Issue of max_seq_length in MLM pretraining data preprocessing

Question

Issue of max_seq_length in MLM pretraining data preprocessing

Closed this issue 3 years ago · 5 comments

Hi,
I find that in the functions segment_pair_nsp_process and doc_sentences_process in examples/transformers/language-modeling/dataset_processing.py, the sequence length of the processed data is actually max_seq_length - tokenizer.num_special_tokens_to_add(pair=False) since variable max_seq_length is replaced by this value and have been passed to the tokenizer.prepare_for_model function.
Such as user set max_seq_length=128, and the processed data will have a sequence length of 125.
I'm not sure is it the standard way of pretraining data preprocessing?

Answer 1 · 2022-02-23T20:24:01.000Z

Hi,
The maximum sequence length referfs to the maximum number of tokens per input that will be passed to the model which includes also the special tokens. In BERT's case when passing a sentence pair you will need 3 special tokens in addition to the tokenized text, [CLS] token and 2 [SEP] tokens to seperate the sentences and at the end of the input.

Answer 2 · 2022-02-24T01:47:39.000Z

Yes, this is consistent with my understanding and observation on the tokenized input data. Sorry that I have not state the issue clearly, what I mean is actually that with [CLS] token and 2 [SEP] tokens already added into the tokenized text as the input that will be passed to the model, its length is 125 instead of 128 which is set for max_seq_length.

Answer 3 · 2022-02-26T23:38:50.000Z

I am not sure I understand your question.
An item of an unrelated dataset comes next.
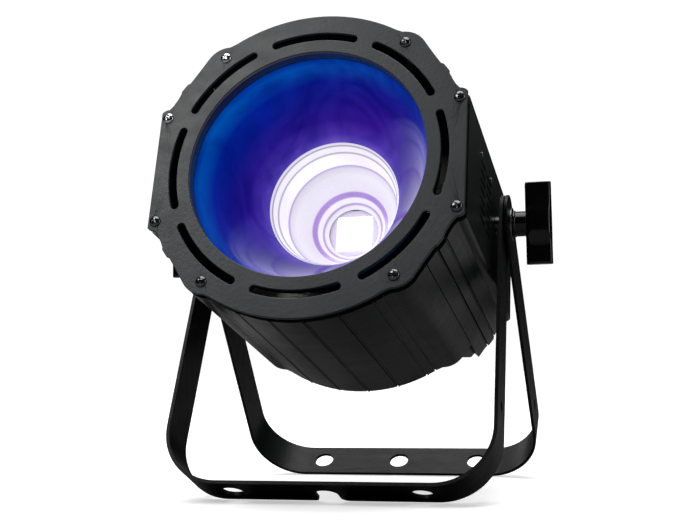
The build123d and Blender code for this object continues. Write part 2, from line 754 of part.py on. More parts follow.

Please clarify it or add an example.

Answer 4 · 2022-02-28T02:53:16.000Z

I use below command to pretrain MLM, with max_seq_length set to 128 and pad_to_max_length set to True, but I find that the shape of the input_ids which is the tokenized input for the model is 32x125 instead of 32x128.

python run_mlm.py --config_name google/mobilebert-uncased --tokenizer_name google/mobilebert-uncased --datasets_name_config wikipedia:20200501.en bookcorpusopen  --do_train --data_process_type segment_pair_nsp --max_seq_length 128 --per_device_train_batch_size 32 --per_device_eval_batch_size 32 --gradient_accumulation_steps 32 --save_total_limit 3 --num_train_epochs 5 --pad_to_max_length --dataset_cache_dir preprocessed_datasets_wikipedia_bookcorpusopen_128 --output_dir test --overwrite_output_dir --preprocessing_num_workers 48

Answer 5 · 2022-03-08T15:48:15.000Z

Thanks for reporting this bug. Was fixed in #8 and will be updated in the next version.
You can pull the latest main to apply the fix.